Corridor naturel métropolitain

L’autoroute Métropolitaine, qui divise le nord de l’île de Montréal comme une balafre de béton, exemplifie parfaitement cette notion. Alors que des travaux de réfection s’imposaient, visant notamment la section la plus achalandée située entre les boulevards Saint-Laurent et Pie-IX, des projets audacieux ont émergé sous la plume d’architectes afin de transformer ces ruines ruineuses en ruines pittoresques. On parlait ainsi d’enfouir les voies de circulation pour faire du tablier de béton un « immense parc dans lequel on cultiverait des fruits et des légumes » (24 heures, 24 janvier 2020). En 2017, dans un texte intitulé « Accoter les aurores », l’écrivaine écoféministe Pattie O’Green avait déjà dressé le portrait, alors encore imaginaire, de cette réappropriation de l’autoroute métropolitaine, cet « horrible mastodonte », en un « corridor naturel métropolitain », démocratiquement choisi, sorte d’autoroute de verdure reliant Montréal à Ottawa.

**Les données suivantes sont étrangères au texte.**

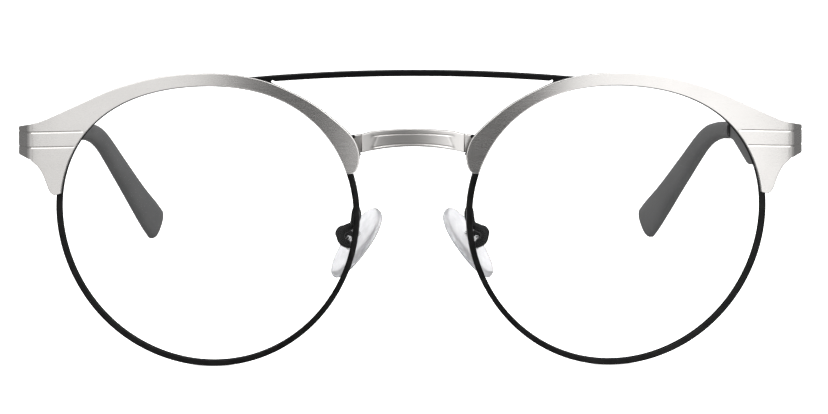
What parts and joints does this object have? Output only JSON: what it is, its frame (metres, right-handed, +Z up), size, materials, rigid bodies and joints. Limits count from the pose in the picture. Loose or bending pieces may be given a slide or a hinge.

Un bien commun qu’il faudrait alors dire positif en lieu et place de ce commun négatif que les années 1960 nous ont légué.

Si nous n’en sommes pas encore là, force est néanmoins de constater que la notion de commun négatif nous aide à penser le présent et les choix que nous avons à faire en fonction de leur impact futur et de la responsabilité collective que nous avons de nos réalisations et de notre monde.